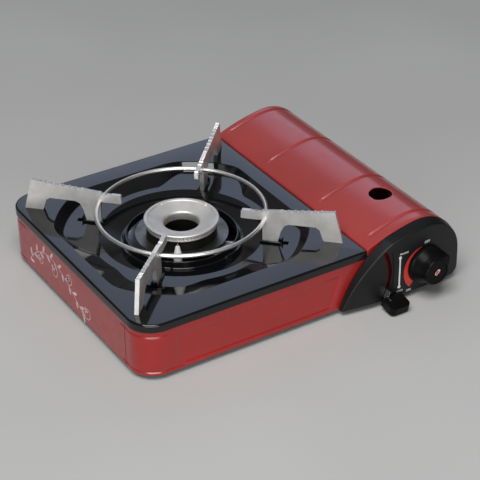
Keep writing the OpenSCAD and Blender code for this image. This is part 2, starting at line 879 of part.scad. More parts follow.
// Cam on the spindle that trips the igniter
module ignition_cam() {
    color([0.80, 0.78, 0.70]) placed() along_y(6, 11.5) difference() {
        union() {
            translate([valve_x, valve_z]) circle(6);
            translate([valve_x, valve_z]) rotate(-100) translate([0, -2.5]) square([11, 5]);
        }
        translate([valve_x, valve_z]) circle(spindle_r);
    }
}

knob_back = -13;
fin_angle = 45;
fin_r = 19.6;

// Knob: base disc, waisted body, dished face and one pointer fin
module knob() {
    rim_y = -knob_back;
    tip = -knob_front;
    color(black) placed() difference() {
        union() {
            translate([valve_x, 0, valve_z]) rotate([90, 0, 0]) rotate_extrude($fn = 120)
                polygon([[0, rim_y], [knob_r, rim_y], [knob_r, rim_y + 2.4],
                    [knob_r - 1, rim_y + 3.2], [17.4, 19.5], [15.4, 23], [14.2, 27],
                    [knob_face_r, tip - 0.8], [knob_face_r - 0.8, tip], [0, tip]]);
            along_y(knob_front + 0.6, knob_back - 2) translate([valve_x, valve_z])
                rotate(fin_angle) polygon([[5, -12], [fin_r, -1], [fin_r, 1], [5, 12]]);
        }
        // dish in the face
        rod_y(valve_x, valve_z, knob_face_r - 2.2, knob_front - 1, knob_front + 0.6);
        // D-shaped socket
        rod_y(valve_x, valve_z, 6, knob_back - 9, knob_back + 1);
        difference() {
            rod_y(valve_x, valve_z, spindle_r, -24, knob_back + 1);
            translate([valve_x - 4, -25, valve_z + 1.8]) cube([8, 12, 3]);
        }
        along_y(knob_front, knob_front + 2.2) insert_plan();
    }
}

// Outline of the pointer mark in the knob's face, in line with the fin
module insert_plan() {
    r = 2.6;
    reach = 2.9;
    translate([valve_x, valve_z]) rotate(fin_angle) {
        translate([-reach, -r]) square([2 * reach, 2 * r]);
        for (x = [-reach, reach]) translate([x, 0]) circle(r);
    }
}

module knob_insert() {
    color([0.75, 0.10, 0.10]) placed()
        along_y(knob_front + 0.2, knob_front + 2.2) insert_plan();
}

// Places a lever piece drawn with the lever level, about its stud
module at_lever() {
    placed() translate([lever_pivot.x, 0, lever_pivot.y]) rotate([0, -lever_rest, 0])
        children();
}

// Arm inside the front wall, with a tab bent forward through the panel
module lever_arm() {
    tab_y = -16;
    color(steel) at_lever() difference() {
        union() {
            along_y(lever_plate_y[0], lever_plate_y[1]) {
                circle(7);
                polygon([[0, -7], [20, -4], [44, -4], [lever_r + tab_t / 2, -tab_half],
                    [lever_r + tab_t / 2, tab_half], [44, 4], [20, 4], [0, 7]]);
            }
            along_y(tab_y, lever_plate_y[1]) translate([lever_r - tab_t / 2, -tab_half])
                square([tab_t, 2 * tab_half]);
            lever_tongue(tab_y + 1);
        }
        rod_y(0, 0, stud_r + 0.05, 0, 10);
    }
}

// Narrow end of the tab, inside the thumb cap
module lever_tongue(y1) {
    along_y(-21, y1) translate([lever_r - tab_t / 2, -tab_half]) square([tab_t, 2.6]);
}

// Thumb cap, sloping down to the front
module lever_cap() {
    color(black) difference() {
        placed() translate(cap_at) rotate([cap_tilt, 0, 0])
            translate([0, 0, -cap_size.z / 2]) linear_extrude(cap_size.z) cap_plan();
        at_lever() {
            lever_tongue(0);
            along_y(-16, 0) translate([lever_r - tab_t / 2, -tab_half])
                square([tab_t, 2 * tab_half]);
        }
    }
}

module cap_plan() {
    half = cap_size.x / 2;
    r = 5;
    translate([-half, r - cap_size.y]) square([2 * half, cap_size.y - r]);
    translate([r - half, -cap_size.y]) square([2 * (half - r), r]);
    for (x = [r - half, half - r]) translate([x, r - cap_size.y]) circle(r);
}

// Crank on the arm, with the radial pin that drives the slide's cam plate
module lever_crank() {
    color(zinc) at_lever() {
        translate([crank_r - 4, lever_plate_y[1], -2.8])
            cube([7, crank_pin_y + 2.5 - lever_plate_y[1], 5.6]);
        rod_x(crank_pin_y, 0, crank_pin_r, crank_r, crank_r + 11.5);
    }
}

// Shouldered stud, welded inside the front wall, that the lever turns on
module lever_stud() {
    color(steel) placed() {
        rod_y(lever_pivot.x, lever_pivot.y, stud_r, 2, 9);
        rod_y(lever_pivot.x, lever_pivot.y, stud_r + 2, 2, lever_plate_y[0] - 0.1);
    }
}

module lever_clip() {
    color(brass) placed() difference() {
        rod_y(lever_pivot.x, lever_pivot.y, stud_r + 2.5, lever_plate_y[1] + 0.2, 7);
        rod_y(lever_pivot.x, lever_pivot.y, stud_r, 0, 9);
        translate([lever_pivot.x - 1, 0, lever_pivot.y - 8]) cube([2, 9, 8]);
    }
}

// -------------------------------------------------------------------- bay

// Sliding plate: cam plate on the left, fork round the cartridge's neck
module cartridge_slide() {
    z0 = 1.2;
    slot_r = 2.15;
    low = [crank_pin_y, lever_pivot.y - crank_cross];
    high = [crank_pin_y - slide_travel, lever_pivot.y + crank_cross];
    fork_y = inlet_y + 5;
    plate_y = crank_pin_y - 11.4;
    color(steel) placed() {
        difference() {
            translate([slide_plate_x, plate_y, z0]) cube([1.5, 16, 47]);
            cam_slot(low, high, slot_r);
        }
        translate([slide_plate_x, plate_y, z0]) cube([52, 16, sheet]);
        translate([264, plate_y, z0]) cube([34, fork_y + 1 - plate_y, sheet]);
        translate([270, fork_y, z0]) cube([64, 62, sheet]);
        difference() {
            along_y(fork_y, fork_y + 1.5) translate([274, z0]) square([56, 40]);
            rod_y(cartridge_x, cartridge_z, 16, fork_y - 1, fork_y + 3);
            translate([cartridge_x - 16, fork_y - 1, cartridge_z]) cube([32, 4, 20]);
        }
    }
}

// Slanted slot between two points of the (y, z) plane
module cam_slot(a, b, r) {
    d = b - a;
    run = norm(d);
    translate([slide_plate_x - 1, a.x, a.y]) rotate([atan2(d.y, d.x), 0, 0]) {
        for (s = [0, run]) translate([0, s, 0]) rotate([0, 90, 0]) cylinder(r = r, h = 4);
        translate([0, 0, -r]) cube([4, run, 2 * r]);
    }
}

// Tray with a rounded seat for the cartridge
module cartridge_cradle() {
    seat_r = cartridge_d / 2 + 0.3;
    y0 = 133;
    y1 = 262;
    color(zinc) placed() {
        for (y = [y0, (y0 + y1) / 2 - 3, y1 - 6]) along_y(y, y + 6) difference() {
            translate([272, sheet]) square([60, 15]);
            translate([cartridge_x, cartridge_z]) circle(seat_r);
        }
        for (x = [272, 330]) translate([x, y0, sheet]) cube([2, y1 - y0, 6]);
    }
}

// Lid: one rolled sheet with four pressed grooves and a round sight hole
module lid() {
    end = 0.6;
    color(red) placed() difference() {
        union() {
            along_y(end, body_d - end) lid_skin(0, sheet);
            for (y = groove_y) along_y(y - groove_w / 2 - sheet, y + groove_w / 2 + sheet)
                groove_band() lid_skin(-sheet / 2, sheet / 2 + groove_depth);
        }
        for (y = groove_y) along_y(y - groove_w / 2, y + groove_w / 2)
            groove_band() difference() {
                bay_outline(3, left = 0);
                bay_outline(-groove_depth, left = 0);
            }
        translate([lid_hole.x, lid_hole.y, 40]) cylinder(r = lid_hole_r, h = 60);
        for (y = hinge_y) translate([hinge_axis.x - 4, y - 13, 10]) cube([8, 26, 6.4]);
    }
}

// Cross-section of the lid between two depths below its outer face
module lid_skin(outer, t) {
    left = bay_x + lid_gap;
    difference() {
        bay_outline(outer, left = left);
        bay_outline(outer - t, left = left + sheet);
        translate([300, -1]) square([100, lid_low + 1]);
        translate([0, -1]) square([300, deck_z - lid_lip + 1]);
    }
}

// Part of the lid that the grooves cross, from the left rim to the straight side
module groove_band() {
    intersection() {
        children();
        translate([groove_x, crown_c.y]) square([body_w, deck_z]);
    }
}

module lid_hinge_leaves() {
    color(steel) placed() for (y = hinge_y) {
        for (s = [-11, 5]) translate([0, y + s, 0]) difference() {
            union() {
                rod_y(hinge_axis.x, hinge_axis.y, eye_r, 0, 6);
                translate([hinge_axis.x - sheet, 0, hinge_axis.y + 1]) cube([sheet, 6, 11.4]);
            }
            rod_y(hinge_axis.x, hinge_axis.y, pin_r + eye_clear, -1, 7);
        }
        translate([hinge_axis.x - sheet, y - 11, hinge_axis.y + 5]) cube([sheet, 22, 7.4]);
    }
}

module base_hinge_leaves() {
    x = pan_side_x - 2 * sheet;
    color(steel) placed() for (y = hinge_y) {
        translate([0, y - 4.6, 0]) difference() {
            union() {
                rod_y(hinge_axis.x, hinge_axis.y, eye_r, 0, 9.2);
                translate([x, 0, 4]) cube([sheet, 9.2, hinge_axis.y - 4]);
                translate([x, 0, hinge_axis.y - 2.2]) cube([2, 9.2, sheet]);
            }
            rod_y(hinge_axis.x, hinge_axis.y, pin_r, -1, 11);
        }
        translate([x, y - 11, 4]) cube([sheet, 22, 5]);
    }
}

module hinge_pins() {
    color(steel) placed() for (y = hinge_y)
        rod_y(hinge_axis.x, hinge_axis.y, pin_r, y - 12, y + 12);
}

// -------------------------------------------------------------------- feet

module foot(x, y) {
    color(rubber) translate([x - origin_x, y - origin_y, 0]) rotate_extrude($fn = 64)
        polygon([[0, 0], [6.6, 0], [7.4, 0.8], [8.6, foot_h], [0, foot_h]]);
}

module foot_front_left() { foot(34, 34); }
module foot_front_right() { foot(318, 34); }
module foot_rear_left() { foot(34, body_d - 34); }
module foot_rear_right() { foot(318, body_d - 34); }

// ------------------------------------------------------------- pan support

module trivet_ring() {
    color(steel) at_centre() translate([0, 0, ring_z]) rotate_extrude($fn = 180)
        translate([ring_r, 0]) circle(wire_d / 2, $fn = 32);
}

// Toothed arm in (radius, height): finger, column, arch and outer foot
module arm_outline() {
    tip = [60, 79.5];
    top = [149, 87.4];
    slope = (top.y - 80.6) / (top.x - 79);
    difference() {
        polygon([[58.6, 71.6], [60, 70.7], [79.8, 70.7], [79.8, well_z], [94.6, well_z],
            [95.4, 52], [97.4, 60], [100.6, 66.6], [105, 68.8], [131, 69],
            [134.6, 66.5], [136, 62], [138.5, deck_z], [157, deck_z], [149, 87.4],
            [79, 80.6], [70, 79.6], tip, [59.2, 78.6]]);
        // notch for the wire ring
        translate([ring_r, ring_z]) circle(wire_d / 2 + 0.05, $fn = 32);
        teeth(68.2, 2, 5.4, scallop_depth, 79.8, 0.02);
        teeth(80, 8, 2.1, 0.6, 80.9, slope);
        teeth(98.2, 6, 6.2, scallop_depth, 82.6, slope);
        teeth(136.6, 4, 2.9, 0.8, 86.4, slope);
    }
}

// Row of n round scallops that starts at radius r0 and height z0
module teeth(r0, n, pitch, depth, z0, slope) {
    cutter = (pitch * pitch / 4 + depth * depth) / (2 * depth);
    for (i = [0 : n - 1]) {
        r = r0 + (i + 0.5) * pitch;
        translate([r, z0 + slope * (r - r0) + cutter - depth]) circle(cutter * 0.98, $fn = 32);
    }
}

module trivet_arm(angle) {
    color(steel) at_centre() rotate([0, 0, angle]) along_y(-arm_t / 2, arm_t / 2) arm_outline();
}

module trivet_arm_front() { trivet_arm(225); }
module trivet_arm_right() { trivet_arm(315); }
module trivet_arm_rear() { trivet_arm(45); }
module trivet_arm_left() { trivet_arm(135); }

base_pan();
side_wall();
front_wall();
rear_wall();
top_plate();
partition();
burner_body();
flame_ring();
burner_cap();
burner_flange();
burner_bracket();
mixing_tube();
air_shutter();
gas_nozzle();
gas_pipe();
regulator_body();
regulator_cover();
regulator_screws();
cartridge_inlet();
inlet_seal();
collar_guide();
piezo_igniter();
igniter_lead();
electrode_ceramic();
electrode_wire();
electrode_bracket();
control_panel();
panel_screws();
valve_spindle();
ignition_cam();
knob();
knob_insert();
lever_arm();
lever_cap();
lever_stud();
lever_crank();
lever_clip();
cartridge_slide();
cartridge_cradle();
lid();
lid_hinge_leaves();
base_hinge_leaves();
hinge_pins();
foot_front_left();
foot_front_right();
foot_rear_left();
foot_rear_right();
trivet_ring();
trivet_arm_front();
trivet_arm_right();
trivet_arm_rear();
trivet_arm_left();
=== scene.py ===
import json
import math
import bpy
import bmesh
import numpy as np
from contextlib import contextmanager
from mathutils import Matrix, Vector


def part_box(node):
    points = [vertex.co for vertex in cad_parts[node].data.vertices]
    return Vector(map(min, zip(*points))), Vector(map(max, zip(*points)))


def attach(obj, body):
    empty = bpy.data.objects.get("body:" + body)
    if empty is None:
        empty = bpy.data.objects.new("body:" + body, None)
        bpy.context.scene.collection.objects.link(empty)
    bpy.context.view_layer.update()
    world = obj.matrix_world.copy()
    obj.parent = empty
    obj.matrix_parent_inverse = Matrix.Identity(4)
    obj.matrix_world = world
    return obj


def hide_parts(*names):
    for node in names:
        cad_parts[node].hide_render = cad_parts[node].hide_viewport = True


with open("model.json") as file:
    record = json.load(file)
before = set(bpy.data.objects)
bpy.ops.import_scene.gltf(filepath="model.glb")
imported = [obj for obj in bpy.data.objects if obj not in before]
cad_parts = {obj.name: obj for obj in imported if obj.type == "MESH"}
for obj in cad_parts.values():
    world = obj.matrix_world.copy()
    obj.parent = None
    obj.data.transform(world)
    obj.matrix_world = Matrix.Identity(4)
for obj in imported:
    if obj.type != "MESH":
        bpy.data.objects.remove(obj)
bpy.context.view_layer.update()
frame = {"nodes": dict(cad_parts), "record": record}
NODES = frame["nodes"]
MM = 0.001

# Body corner: deck's left edge, front edge of the deck, underside of the pan
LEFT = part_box("top_plate")[0].x
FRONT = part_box("top_plate")[0].y
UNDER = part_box("base_pan")[0].z

# Sizes of the stove's body, in millimetres from the body corner
BODY_W = 347.0
BODY_D = 270.0
DECK_W = 242.0
DECK_Z = 55.0
CORNER_R = 25.0
SHEET = 1.0
CENTRE = (121.0, 136.0)
CROWN = (302.0, 26.0)
CROWN_R = 45.0
FLANK_R = 200.0
FLANK_TILT = math.radians(8)
FLANK = (CROWN[0] + (FLANK_R - CROWN_R) * math.sin(FLANK_TILT),
         CROWN[1] - (FLANK_R - CROWN_R) * math.cos(FLANK_TILT))
FLANK_END = CROWN[0] - CROWN_R * math.sin(FLANK_TILT)
VALVE = (302.4, 27.0)


def place(x, y, z):
    """Millimetres from the body corner to a point of the frame."""
    return Vector((LEFT + x * MM, FRONT + y * MM, UNDER + z * MM))


def eased(low, high, value):
    """Smooth step from 0 at low to 1 at high; low may be the larger."""
    t = min(1.0, max(0.0, (value - low) / (high - low)))
    return t * t * (3 - 2 * t)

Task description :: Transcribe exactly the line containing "in imported if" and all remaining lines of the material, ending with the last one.

Correct answer ::
cad_parts = {obj.name: obj for obj in imported if obj.type == "MESH"}
for obj in cad_parts.values():
    world = obj.matrix_world.copy()
    obj.parent = None
    obj.data.transform(world)
    obj.matrix_world = Matrix.Identity(4)
for obj in imported:
    if obj.type != "MESH":
        bpy.data.objects.remove(obj)
bpy.context.view_layer.update()
frame = {"nodes": dict(cad_parts), "record": record}
NODES = frame["nodes"]
MM = 0.001

# Body corner: deck's left edge, front edge of the deck, underside of the pan
LEFT = part_box("top_plate")[0].x
FRONT = part_box("top_plate")[0].y
UNDER = part_box("base_pan")[0].z

# Sizes of the stove's body, in millimetres from the body corner
BODY_W = 347.0
BODY_D = 270.0
DECK_W = 242.0
DECK_Z = 55.0
CORNER_R = 25.0
SHEET = 1.0
CENTRE = (121.0, 136.0)
CROWN = (302.0, 26.0)
CROWN_R = 45.0
FLANK_R = 200.0
FLANK_TILT = math.radians(8)
FLANK = (CROWN[0] + (FLANK_R - CROWN_R) * math.sin(FLANK_TILT),
         CROWN[1] - (FLANK_R - CROWN_R) * math.cos(FLANK_TILT))
FLANK_END = CROWN[0] - CROWN_R * math.sin(FLANK_TILT)
VALVE = (302.4, 27.0)


def place(x, y, z):
    """Millimetres from the body corner to a point of the frame."""
    return Vector((LEFT + x * MM, FRONT + y * MM, UNDER + z * MM))


def eased(low, high, value):
    """Smooth step from 0 at low to 1 at high; low may be the larger."""
    t = min(1.0, max(0.0, (value - low) / (high - low)))
    return t * t * (3 - 2 * t)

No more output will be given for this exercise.